Modern futbol anlayışında hakim olan sprint ve koşunun öneminin bilinmesine rağmen arasındaki farkın henüz bilinmediğine dikkat çekti. “Sprint koşu, sporcuların belli bir mesafeyi maksimum efor ve olabildiğince yüksek hızlar ile tamamlamaya çalıştıkları kısa mesafeli bir koşu türüdür.

Pist ve saha disiplininin önemli bir parçası olan sprint koşu; güç, çeviklik, atletizm ve hız gibi unsurların kusursuz uyumu ile gerçekleştirilir.” sözleriyle sprint kavramını açıklayan yorumcu Işık, sprint ve koşu arasındaki farklı şöyle anlattı:

“En temel spor hareketleri arasında bulunan koşu, aynı zamanda kas hücrelerini etkili bir şekilde çalıştıran kardiyovasküler bir egzersiz biçimidir. Normal koşu ya da tempolu koşu olarak bilinen antrenmanlarda genellikle daha ağır nefes alınabilen bir tempoda çalışılır. Sprint koşularda ise kas hücrelerine yakıt sağlayabilmek için oksijen yerine daha çok glikojen kullanılır.

Glikojen birikmesi, hızlı bir şekilde yorgunluk hissine neden olur ve artan laktik asit, kaslarınızda gerilme ya da yanma hissine yol açar. Bu nedenle uzun mesafeli veya devamlı koşularda sprint yapılamaz. 5 bin ve 10 bin metre gibi yarı maraton ya da tam maraton mesafelerinde koşabilmek için oksijen tüketimini sağlayacak şekilde nefes kontrolüne kavuşmak ve enerjiyi mesafeye uygun olarak paylaştırmak gerekir.
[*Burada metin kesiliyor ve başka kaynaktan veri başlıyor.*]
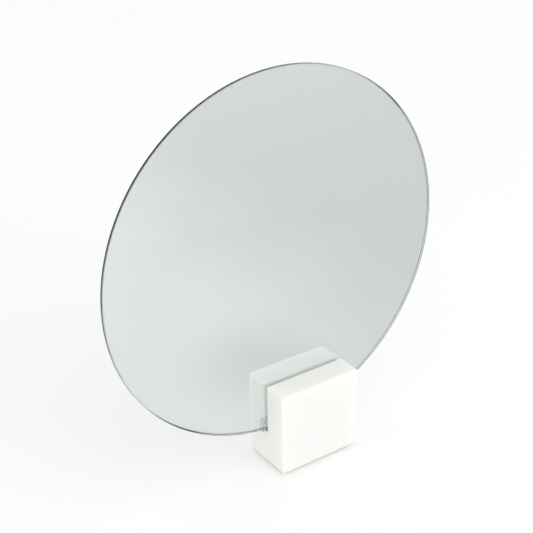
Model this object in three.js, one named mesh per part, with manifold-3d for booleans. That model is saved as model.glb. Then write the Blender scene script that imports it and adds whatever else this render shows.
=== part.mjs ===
// Countertop mirror: a round frameless glass mirror that stands in a slot sawn across a small
// marble block. The block sits to the right of the disc's middle, so that the disc hangs out to
// the left. A clear soft sleeve on the rim keeps the glass off the stone, and the disc lifts out
// with it.
//
// Millimetres, +Z up. The origin lies on the surface that the feet stand on, under the disc's
// centre and at mid-depth of the block. The reflecting side faces -Y.

import * as THREE from 'three';
import { mergeVertices } from 'three/addons/utils/BufferGeometryUtils.js';
import Module from 'manifold-3d';

// ---- Driving dimensions ---------------------------------------------------------------------

// Mirror disc, from the front: glass, silver, paint, safety film
const DISC_DIAMETER = 300;
const GLASS_THICKNESS = 3;
const GLASS_ARRIS = 0.5; // bevel ground on both rims of the glass
const SILVER_THICKNESS = 0.08;
const PAINT_THICKNESS = 0.12;
const FILM_THICKNESS = 0.2;
const FILM_TRIM = 2; // how far the film stops short of the rim
const BOND_GAP = 0.02; // between neighbouring layers of the disc

// Marble block
const BLOCK_WIDTH = 75;
const BLOCK_DEPTH = 48;
const BLOCK_HEIGHT = 74;
const BLOCK_OFFSET = 22.5; // from the disc's centre to the block's middle, along X
const TOP_EDGE_RADIUS = 1.5;
const UPRIGHT_EDGE_RADIUS = 2;
const BOTTOM_EDGE_RADIUS = 4;
const SLOT_DEPTH = 42.5;
const SLOT_ARRIS = 0.4; // bevel along the slot's mouth

// Clear sleeve pushed on the rim where it enters the stone
const SLEEVE_WALL = 0.5;
const SLEEVE_WEB = 1;
const SLEEVE_LEG = 9; // how far the two legs reach in from the rim
const SLEEVE_OVERHANG = 4; // how far it shows past each end of the block
const SLEEVE_CORNER = 3; // rounding of the legs' free corners

// Feet
const FOOT_DIAMETER = 10;
const FOOT_THICKNESS = 1.2;
const FOOT_EDGE_DISTANCE = 5; // from a foot's rim to the block's sides

// Clearances
const GLASS_IN_SLEEVE = 0.1; // on each face of the disc
const RIM_IN_SLEEVE = 0.2; // around the disc's rim
const SLEEVE_IN_SLOT = 0.15; // on each side of the sleeve
const SLEEVE_ON_SLOT = 0.1; // under the sleeve's lowest point
const GLUE_LINE = 0.05; // between a foot and the stone

// Roundness
const DISC_SEGMENTS = 192;
const EDGE_SEGMENTS = 6; // for a quarter turn of a rounded edge
const FOOT_SEGMENTS = 32;
const SLEEVE_SEGMENTS = 24;
const MERGE_TOLERANCE = 0.0001; // corners closer than this are one corner

// ---- Worked out from them -------------------------------------------------------------------

const discRadius = DISC_DIAMETER / 2;
const packThickness =
  GLASS_THICKNESS + SILVER_THICKNESS + PAINT_THICKNESS + FILM_THICKNESS + 3 * BOND_GAP;
const packFront = -packThickness / 2;

const pocketWidth = packThickness + 2 * GLASS_IN_SLEEVE;
const pocketRadius = discRadius + RIM_IN_SLEEVE;
const sleeveWidth = pocketWidth + 2 * SLEEVE_WALL;
const sleeveRadius = pocketRadius + SLEEVE_WEB;
const slotWidth = sleeveWidth + 2 * SLEEVE_IN_SLOT;

const blockBottom = FOOT_THICKNESS + GLUE_LINE;
const blockTop = blockBottom + BLOCK_HEIGHT;
const slotFloor = blockTop - SLOT_DEPTH;
const discCentre = slotFloor + SLEEVE_ON_SLOT + sleeveRadius;

const CUT_OVERSHOOT = 2; // how far a cutting shape runs past what it cuts

// ---- Solids ---------------------------------------------------------------------------------

const wasm = await Module();
wasm.setup();

function toSolid(geometry) {
  const bare = geometry.clone();
  bare.deleteAttribute('normal');
  bare.deleteAttribute('uv');
  const merged = mergeVertices(bare, MERGE_TOLERANCE);
  return new wasm.Manifold(
    new wasm.Mesh({
      numProp: 3,
      vertProperties: new Float32Array(merged.attributes.position.array),
      triVerts: new Uint32Array(merged.index.array),
    }),
  );
}

function toGeometry(solid) {
  const mesh = solid.getMesh();
  const geometry = new THREE.BufferGeometry();
  geometry.setAttribute('position', new THREE.BufferAttribute(mesh.vertProperties, 3));
  geometry.setIndex(new THREE.BufferAttribute(mesh.triVerts, 1));
  geometry.computeVertexNormals();
  return geometry;
}

// A rectangle around the origin with one radius for its lower and one for its upper corners.
function roundedRectangle(width, height, lowerRadius, upperRadius) {
  const right = width / 2;
  const top = height / 2;
  const shape = new THREE.Shape();
  shape.moveTo(-right + lowerRadius, -top);
  shape.lineTo(right - lowerRadius, -top);
  shape.absarc(right - lowerRadius, -top + lowerRadius, lowerRadius, -Math.PI / 2, 0, false);
  shape.lineTo(right, top - upperRadius);
  shape.absarc(right - upperRadius, top - upperRadius, upperRadius, 0, Math.PI / 2, false);
  shape.lineTo(-right + upperRadius, top);
  shape.absarc(-right + upperRadius, top - upperRadius, upperRadius, Math.PI / 2, Math.PI, false);
  shape.lineTo(-right, -top + lowerRadius);
  shape.absarc(-right + lowerRadius, -top + lowerRadius, lowerRadius, Math.PI, 1.5 * Math.PI, false);
  return shape;
}

// Extrudes a shape to the given length, centred on its own plane.
function centredExtrusion(shape, length, curveSegments = EDGE_SEGMENTS) {
  const geometry = new THREE.ExtrudeGeometry(shape, {
    depth: length,
    bevelEnabled: false,
    curveSegments,
  });
  return geometry.translate(0, 0, -length / 2);
}

// The shape's X and Y become the part's X and Z, and the extrusion runs along Y.
function alongY(geometry) {
  return geometry.rotateX(Math.PI / 2);
}

// The shape's X and Y become the part's Y and Z, and the extrusion runs along X.
function alongX(geometry) {
  return geometry.rotateX(Math.PI / 2).rotateZ(Math.PI / 2);
}

// A disc about Y between two places along it, with an optional bevel on both rims.
function discGeometry(radius, front, back, arris = 0) {
  const profile = [new THREE.Vector2(0, front)];
  if (arris > 0) {
    profile.push(new THREE.Vector2(radius - arris, front));
    profile.push(new THREE.Vector2(radius, front + arris));
    profile.push(new THREE.Vector2(radius, back - arris));
    profile.push(new THREE.Vector2(radius - arris, back));
  } else {
    profile.push(new THREE.Vector2(radius, front));
    profile.push(new THREE.Vector2(radius, back));
  }
  profile.push(new THREE.Vector2(0, back));
  return new THREE.LatheGeometry(profile, DISC_SEGMENTS);
}

// ---- Marble block ---------------------------------------------------------------------------

// The block is what three rounded bars have in common: one along each axis, each giving four
// of its twelve edges their radius.
function blockGeometry() {
  const past = 2 * CUT_OVERSHOOT;
  const endView = roundedRectangle(
    BLOCK_DEPTH, BLOCK_HEIGHT, BOTTOM_EDGE_RADIUS, TOP_EDGE_RADIUS,
  );
  const planView = roundedRectangle(
    BLOCK_WIDTH, BLOCK_DEPTH, UPRIGHT_EDGE_RADIUS, UPRIGHT_EDGE_RADIUS,
  );
  const frontView = roundedRectangle(
    BLOCK_WIDTH, BLOCK_HEIGHT, BOTTOM_EDGE_RADIUS, TOP_EDGE_RADIUS,
  );
  const barAlongX = toSolid(alongX(centredExtrusion(endView, BLOCK_WIDTH + past)));
  const barAlongZ = toSolid(centredExtrusion(planView, BLOCK_HEIGHT + past));
  const barAlongY = toSolid(alongY(centredExtrusion(frontView, BLOCK_DEPTH + past)));
  const slot = toSolid(alongX(centredExtrusion(slotOutline(), BLOCK_WIDTH + past)));
  return toGeometry(barAlongX.intersect(barAlongZ).intersect(barAlongY).subtract(slot));
}

// The slot seen from the end, open at the top, measured from the block's middle.
function slotOutline() {
  const top = BLOCK_HEIGHT / 2;
  const wall = slotWidth / 2;
  const outline = new THREE.Shape();
  outline.moveTo(-wall, top - SLOT_DEPTH);
  outline.lineTo(wall, top - SLOT_DEPTH);
  outline.lineTo(wall, top - SLOT_ARRIS);
  outline.lineTo(wall + SLOT_ARRIS + CUT_OVERSHOOT, top + CUT_OVERSHOOT);
  outline.lineTo(-wall - SLOT_ARRIS - CUT_OVERSHOOT, top + CUT_OVERSHOOT);
  outline.lineTo(-wall, top - SLOT_ARRIS);
  outline.closePath();
  return outline;
}

// ---- Clear sleeve ---------------------------------------------------------------------------

// An arc of the rim seen from the front, about the disc's centre, from the left end of the
// block to its right end and a little past both. The legs' free corners are rounded.
function sleeveOutline() {
  const legRadius = discRadius - SLEEVE_LEG;
  const leftReach = BLOCK_OFFSET - BLOCK_WIDTH / 2 - SLEEVE_OVERHANG;
  const rightReach = BLOCK_OFFSET + BLOCK_WIDTH / 2 + SLEEVE_OVERHANG;
  const leftAngle = Math.asin(leftReach / discRadius) - Math.PI / 2;
  const rightAngle = Math.asin(rightReach / discRadius) - Math.PI / 2;
  const cornerAngle = SLEEVE_CORNER / legRadius;
  const at = (radius, angle) => [radius * Math.cos(angle), radius * Math.sin(angle)];
  const outline = new THREE.Shape();
  outline.moveTo(...at(sleeveRadius, leftAngle));
  outline.absarc(0, 0, sleeveRadius, leftAngle, rightAngle, false);
  outline.lineTo(...at(legRadius + SLEEVE_CORNER, rightAngle));
  outline.quadraticCurveTo(...at(legRadius, rightAngle), ...at(legRadius, rightAngle - cornerAngle));
  outline.absarc(0, 0, legRadius, rightAngle - cornerAngle, leftAngle + cornerAngle, true);
  outline.quadraticCurveTo(
    ...at(legRadius, leftAngle), ...at(legRadius + SLEEVE_CORNER, leftAngle),
  );
  outline.closePath();
  return outline;
}

function sleeveGeometry() {
  const full = toSolid(alongY(centredExtrusion(sleeveOutline(), sleeveWidth, SLEEVE_SEGMENTS)));
  const pocket = toSolid(discGeometry(pocketRadius, -pocketWidth / 2, pocketWidth / 2));
  return toGeometry(full.subtract(pocket));
}

// ---- Assembly -------------------------------------------------------------------------------

function finish(color, roughness, metalness, opacity = 1) {
  return new THREE.MeshStandardMaterial({
    color, roughness, metalness, opacity, transparent: opacity < 1,
  });
}

function piece(name, geometry, material, parent) {
  const mesh = new THREE.Mesh(geometry, material);
  mesh.name = name;
  parent.add(mesh);
  return mesh;
}

const countertopMirror = new THREE.Group();

const base = new THREE.Group();
base.position.set(BLOCK_OFFSET, 0, 0);
countertopMirror.add(base);

const block = piece('stone_base', blockGeometry(), finish(0xf2f1ec, 0.45, 0), base);
block.position.z = blockBottom + BLOCK_HEIGHT / 2;

const footX = BLOCK_WIDTH / 2 - FOOT_EDGE_DISTANCE - FOOT_DIAMETER / 2;
const footY = BLOCK_DEPTH / 2 - FOOT_EDGE_DISTANCE - FOOT_DIAMETER / 2;
const feet = [
  ['foot_front_left', -footX, -footY],
  ['foot_front_right', footX, -footY],
  ['foot_rear_left', -footX, footY],
  ['foot_rear_right', footX, footY],
];
for (const [name, x, y] of feet) {
  const round = new THREE.CylinderGeometry(
    FOOT_DIAMETER / 2, FOOT_DIAMETER / 2, FOOT_THICKNESS, FOOT_SEGMENTS,
  );
  const foot = piece(name, round.rotateX(Math.PI / 2), finish(0xd9d8d4, 0.7, 0), base);
  foot.position.set(x, y, FOOT_THICKNESS / 2);
}

const disc = new THREE.Group();
disc.position.set(0, 0, discCentre);
countertopMirror.add(disc);

piece('edge_sleeve', sleeveGeometry(), finish(0xe6eef2, 0.15, 0, 0.4), disc);

const layers = [
  ['mirror_glass', GLASS_THICKNESS, 0, GLASS_ARRIS, finish(0xd5dedb, 0.02, 0, 0.5)],
  ['silver_layer', SILVER_THICKNESS, GLASS_ARRIS, 0, finish(0xe8ecea, 0.03, 1)],
  ['back_paint', PAINT_THICKNESS, GLASS_ARRIS, 0, finish(0x8d9290, 0.55, 0)],
  ['safety_film', FILM_THICKNESS, FILM_TRIM, 0, finish(0xc9cccb, 0.4, 0)],
];
let layerFront = packFront;
for (const [name, thickness, inset, arris, material] of layers) {
  const layerBack = layerFront + thickness;
  piece(name, discGeometry(discRadius - inset, layerFront, layerBack, arris), material, disc);
  layerFront = layerBack + BOND_GAP;
}

export default countertopMirror;
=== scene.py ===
"""A countertop mirror: a round frameless glass that stands in a slotted block of white marble."""

import math

import bmesh
import bpy
from bpy.props import FloatProperty, FloatVectorProperty, IntProperty, PointerProperty
from bpy.types import Operator, Panel, PropertyGroup
from mathutils import Matrix, Quaternion, Vector


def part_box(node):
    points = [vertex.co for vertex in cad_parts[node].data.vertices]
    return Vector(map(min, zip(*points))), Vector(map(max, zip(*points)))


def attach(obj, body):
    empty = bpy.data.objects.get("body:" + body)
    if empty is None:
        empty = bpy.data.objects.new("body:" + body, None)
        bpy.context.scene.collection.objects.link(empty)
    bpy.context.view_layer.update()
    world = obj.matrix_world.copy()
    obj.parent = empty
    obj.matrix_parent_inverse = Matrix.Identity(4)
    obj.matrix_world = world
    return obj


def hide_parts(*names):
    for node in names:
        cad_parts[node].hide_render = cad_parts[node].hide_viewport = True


bl_info = {
    "name": "Countertop Mirror",
    "version": (1, 0, 0),
    "blender": (4, 5, 0),
    "location": "View3D > Sidebar > Mirror",
    "description": "Round frameless glass mirror in a slotted marble block",
    "category": "Add Mesh",
}

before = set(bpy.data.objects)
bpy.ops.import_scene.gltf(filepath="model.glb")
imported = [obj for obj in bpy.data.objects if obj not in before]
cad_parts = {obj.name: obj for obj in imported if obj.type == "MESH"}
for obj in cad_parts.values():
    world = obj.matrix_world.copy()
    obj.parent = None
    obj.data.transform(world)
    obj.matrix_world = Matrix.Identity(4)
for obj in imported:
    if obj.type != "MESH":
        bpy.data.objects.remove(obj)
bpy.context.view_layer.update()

MILLIMETRE = 0.001
FEET = ("foot_front_left", "foot_front_right", "foot_rear_left", "foot_rear_right")
DISC_AXIS = Vector((0.0, 1.0, 0.0))
SAME_PLACE = 0.001 * MILLIMETRE
BLACK = (0.0, 0.0, 0.0, 1.0)
WHITE = (1.0, 1.0, 1.0, 1.0)


# ---- Sizes and colours ----------------------------------------------------------------------


def length(name, description, millimetres):
    """A size that is shown in the scene's length unit."""
    return FloatProperty(
        name=name,
        description=description,
        default=millimetres * MILLIMETRE,
        min=0.0,
        unit="LENGTH",
        subtype="DISTANCE",
    )


def point(name, description, *millimetres):
    """A point, or the way to one."""
    return FloatVectorProperty(
        name=name,
        description=description,
        default=[part * MILLIMETRE for part in millimetres],
        size=3,
        unit="LENGTH",
        subtype="TRANSLATION",
    )


def colour(name, description, red, green, blue):
    """A linear colour."""
    return FloatVectorProperty(
        name=name,
        description=description,
        default=(red, green, blue),
        min=0.0,
        max=1.0,
        size=3,
        subtype="COLOR",
    )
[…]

Profesyonel düzeyde yarışan sprinter’ler için her salise çok değerlidir. Çıkış esnasında hata yapmadan start alabilmek ve yarış ilerledikçe momentumu sürekli artırarak ilerleyebilmek, sprint koşuların temel dinamikleri içinde gösterilebilir. Özellikle 100 metre gibi kısa koşularda en optimum kuvvetin üretilebilmesi, sabit platform üzerinden en iyi zamanlama ile çıkış yapılabilmesi ve hızlandıkça vücudun yataydan dikey konuma taşınabilmesi başarılı dereceler elde edebilmek açısından kritik bir öneme sahiptir.

Sprint koşu antrenman programları, düz ya da maraton koşu antrenman programlarından tamamen farklıdır. Kısa mesafe aralıklı koşu antrenmanlarında karın, kalça ve baldır kaslarını güçlendirerek patlayıcı güç olarak bilinen momentumu yakalamak için çalışılır. Çıkış hareketi, vücut pozisyonu, ara ve son hızlanma gibi hususlar, sporcu ve antrenör arasında detaylandırılır. Sporcuların fiziksel sınırlarını zorladıkları kısa mesafeli koşuların belli bir bölümünde oksijensiz solunum da gerçekleştirilir; ancak, deneyimli sprinter’lerin büyük bir çoğunluğu, sadece resmi müsabakalarda enerjilerinin tamamını kullanırlar. Sprint koşular için sadece profesyonel bir sporcu olmanız gerekmez. İnterval koşu olarak bilinen kısa mesafe aralıklı koşu programlarını kardiyo egzersizlerinizin içine de ekleyebilirsiniz. Kısa mesafe aralıklı koşu, rutin koşu ritminizi belli aralıklarla en yüksek tempoya taşımanızı ve ardından tekrar normal koşu ritminde dinlenebilmenizi sağlayan oldukça faydalı bir antrenmandır. Metabolizma hızını yükselten ve spordan sonra da yağ yakımına olanak tanıyan sprint koşular sayesinde hem zamandan tasarruf edebilirsiniz hem de kısa bir süre içinde mükemmel bir forma kavuşabilirsiniz.”